For public WiFi, the answer is almost always no. You need internet for minutes or hours. They want to email you for years. The exchange is wildly asymmetric.
Practical Tips for WiFi Registration
When you encounter WiFi email registration:
- Have a temporary email service bookmarked for quick access
- Generate a new address before entering the registration portal
- Copy the temporary address and paste into the registration form
- Complete any verification steps using the temporary email
- Enjoy WiFi without marketing consequences
The whole process adds maybe 60 seconds to getting online, a small price for avoiding years of promotional emails.
FAQ
Is public WiFi dangerous by itself?
It can be risky, especially on unknown networks. Use HTTPS sites, avoid sensitive account activity when possible, and consider a reputable VPN if you frequently use public WiFi.
Is temporary email allowed on WiFi portals?
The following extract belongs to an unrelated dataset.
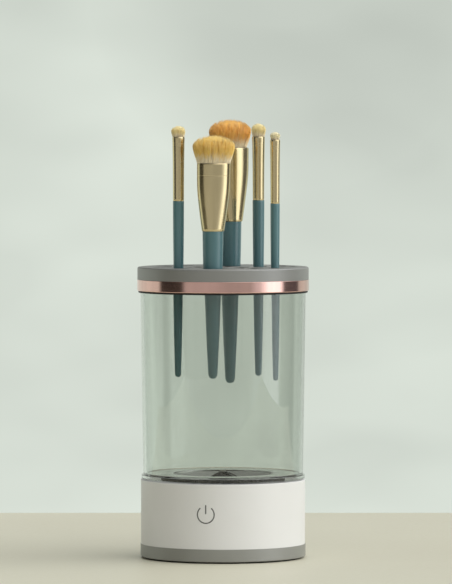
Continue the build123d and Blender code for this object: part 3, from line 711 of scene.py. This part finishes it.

Some portals accept it, and some reject disposable domains. Follow posted terms and use a durable address when the network requires one or the relationship matters.
Should I use my work email for travel WiFi?
Only if your employer requires it. Otherwise, use a dedicated travel address or another approved workflow so casual travel marketing does not hit your work inbox.
What else protects me on public WiFi?
Keep your device updated, avoid unknown downloads, use strong unique passwords, enable two-factor authentication, and be cautious with captive portal links.
Conclusion
Free public WiFi isn’t actually free. You’re paying with your email address and the ongoing marketing access it enables. Every airport, hotel, coffee shop, and conference venue wants to add you to their marketing databases.
Temporary email breaks this asymmetric exchange. You get the connectivity you need without surrendering ongoing access to your inbox. It’s a simple tool that respects your time and attention.